# Deer meat and turf enhancement



## 440mag (Jan 29, 2018)

Not surprised this isn't an issue in just my neighborhood ....

Meat on the bone starts in paragraph 6:

How Wild is Your Game?

http://ediblemadison.com/articles/view/how-wild-is-your-game/c/full/


----------



## iowa jim (Jan 22, 2018)

440mag said:


> Not surprised this isn't an issue in just my neighborhood ....
> 
> Meat on the bone starts in paragraph 6:
> 
> ...


Thanks for the article, it was very interesting.

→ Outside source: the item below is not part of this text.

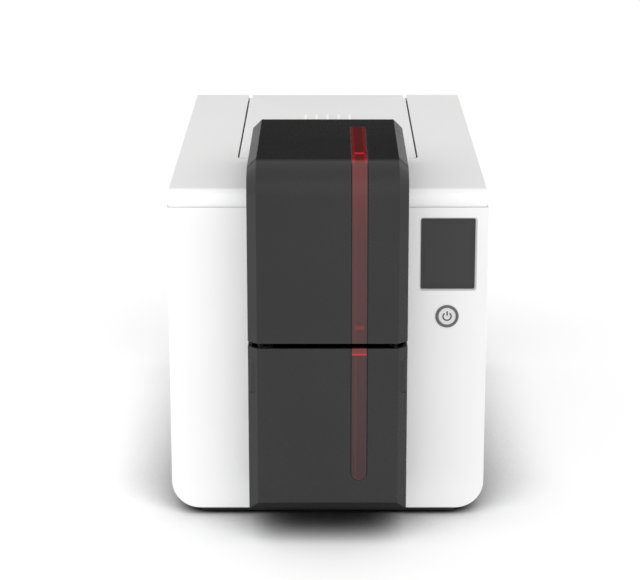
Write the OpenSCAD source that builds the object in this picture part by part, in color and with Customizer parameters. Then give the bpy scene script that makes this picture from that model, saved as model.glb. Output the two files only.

There are a lot of variables as to how a deer is going to taste.
1. how old was the deer
2. was it a buck or a doe
3. what state was it shot in
4.how it was field dressed
5.how far did the deer run after being shot
6. how long did it take to die
7. who cooked the deer ( many people over cook them )
8. the stage of the rut also effects the taste
9. how long the deer was left to hang before it was processed
10. type of deer ( mule or whitetail or other )
So I'm sure chemicals have a part in this also, but what is being fed to our beef that we eat?


----------



## 440mag (Jan 29, 2018)

iowa jim said:


> . . . also, but what is being fed to our beef that we eat?


Now, THAT is also a good question!


----------